The Wenhaston Smuggler by Keith Johnceline

In 1855 an unsigned letter was delivered to the vicar of Wenhaston, Thomas Greenwood, expressing concern about a certain inhabitant of the village who, the writer claimed, had been smuggling for twenty-five years. In his letter the writer advised the vicar that the man in question, who he refused to name in fear of himself being killed, possessed a wherry, horses, carts, his own men and was at one time landlord of the Harbour Inn at Southwold. He further claimed to have knowledge that the goods were landed at the bridge at Wenhaston and then sent by carrier to Ipswich or to his brother in law in Norwich, a draper. The writer was very anxious that his name was not published!

Roy Clark, in Black Sailed Traders, writes that in 1830 a George Butcher of Wenhaston owned two wherries, one of which was later passed to a Mr Turner. In the diaries of James Maggs, who was described by their editor as Southwold schoolmaster, auctioneer and general factotum, there are several references to George Butcher. On 12th March 1843 he sold Commerce to Mr Butcher for £240, while on 22nd February 1844 Sole Bay was launched for George Butcher. He was at that time the owner of the Harbour Inn at Southwold. On 15th October 1855 George Butcher sold Venus to William Ayliffe for £70. The most damaging entry in the diary was on 30th November 1855, when James Maggs escorted George Butcher to Ipswich Gaol for smuggling.

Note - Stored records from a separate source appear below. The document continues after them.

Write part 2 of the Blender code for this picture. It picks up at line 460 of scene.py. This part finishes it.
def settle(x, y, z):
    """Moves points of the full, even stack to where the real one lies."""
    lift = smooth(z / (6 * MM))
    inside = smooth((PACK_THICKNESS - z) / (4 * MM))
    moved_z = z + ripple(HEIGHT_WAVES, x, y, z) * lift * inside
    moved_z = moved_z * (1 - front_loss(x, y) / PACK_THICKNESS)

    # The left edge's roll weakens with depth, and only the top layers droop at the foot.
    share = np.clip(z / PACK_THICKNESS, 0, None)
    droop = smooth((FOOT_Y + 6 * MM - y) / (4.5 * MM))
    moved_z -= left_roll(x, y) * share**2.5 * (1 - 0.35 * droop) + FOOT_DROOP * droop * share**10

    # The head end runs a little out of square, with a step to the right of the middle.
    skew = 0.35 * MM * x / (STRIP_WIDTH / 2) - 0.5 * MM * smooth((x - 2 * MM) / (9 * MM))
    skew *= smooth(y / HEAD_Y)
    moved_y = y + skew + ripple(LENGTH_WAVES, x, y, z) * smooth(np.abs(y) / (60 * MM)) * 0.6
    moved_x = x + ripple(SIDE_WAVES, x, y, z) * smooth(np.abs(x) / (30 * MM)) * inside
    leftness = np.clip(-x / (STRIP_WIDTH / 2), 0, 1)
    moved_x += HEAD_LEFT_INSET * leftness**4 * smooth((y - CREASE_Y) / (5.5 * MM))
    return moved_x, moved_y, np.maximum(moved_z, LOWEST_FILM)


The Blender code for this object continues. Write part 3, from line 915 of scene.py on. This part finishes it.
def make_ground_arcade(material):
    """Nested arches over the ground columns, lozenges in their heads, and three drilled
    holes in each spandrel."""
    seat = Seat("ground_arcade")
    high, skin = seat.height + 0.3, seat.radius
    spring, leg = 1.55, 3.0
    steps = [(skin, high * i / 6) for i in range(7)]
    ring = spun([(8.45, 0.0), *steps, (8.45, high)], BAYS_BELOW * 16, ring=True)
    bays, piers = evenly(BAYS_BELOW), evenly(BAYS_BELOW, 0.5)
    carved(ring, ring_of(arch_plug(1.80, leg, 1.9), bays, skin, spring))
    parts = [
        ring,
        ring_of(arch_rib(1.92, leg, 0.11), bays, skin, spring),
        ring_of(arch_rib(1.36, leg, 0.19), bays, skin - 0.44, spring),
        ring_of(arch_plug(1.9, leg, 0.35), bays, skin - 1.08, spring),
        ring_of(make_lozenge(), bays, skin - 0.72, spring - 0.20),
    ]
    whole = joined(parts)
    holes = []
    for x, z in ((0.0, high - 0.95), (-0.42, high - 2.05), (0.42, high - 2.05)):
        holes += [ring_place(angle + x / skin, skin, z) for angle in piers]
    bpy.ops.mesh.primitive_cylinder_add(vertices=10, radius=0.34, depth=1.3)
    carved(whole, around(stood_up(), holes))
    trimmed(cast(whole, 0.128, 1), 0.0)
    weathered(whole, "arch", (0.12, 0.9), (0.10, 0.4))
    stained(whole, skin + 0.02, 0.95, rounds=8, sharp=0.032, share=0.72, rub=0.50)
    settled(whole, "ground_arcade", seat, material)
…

George Butcher was born in 1803 and at the time of his conviction was fifty–two, described as a coal and seed merchant living at Hill House, at the top of Blyford Lane, Wenhaston. He was 5 feet 4 inches in height and had a fresh complexion, brown hair and hazel eyes. Born in Westleton, he was married with two children, at the time of his arrest aged twenty–five and twenty-one. He was charged with offences against customs, and was taken to Ipswich Gaol on 1 December 1855 to serve his sentence of nine months. When taken to the goal he was wearing two coats, one waistcoat, one pair of trousers, one pair of boots, a shirt, and possessed two handkerchiefs and £7 11s. 1d. in money.

It was interesting to see on the next page in the Ipswich Gaol Book the entry for a Mr Foreman, a labourer of Blackheath, Wenhaston. He was taken to the gaol on 1st December for the same offence and received the same sentence, nine months. He was forty–two and described as having a sallow complexion, brown hair and grey eyes. He was also married with two children and was born in Halesworth. Undoubtedly a member of Butcher’s gang.

On being released from prison George Butcher carried on with his coal and seed business, as shown by entries in White’s Directories for 1855, 1865 and 1874. He was still living at Hill House. An entry in the Parish Register for 26th August 1875, however, records the burial of George Butcher, aged seventy–one.

Sources:
Ipswich Gaol Book.
Alan Bottomley, ed., The Southwold Diaries of James Maggs, 2 vols, Suffolk Records Society, 25-26 (1983-84).
Roy Clark, Black-Sailed Traders (1961).
White’s Directory of Suffolk (1855, 1865, 1874).
Census Returns, 1841, 1861.
Atton & Holland, The King’s Customs, 2 vols (1908).

Keith Johnceline, Wenhaston, March 2000.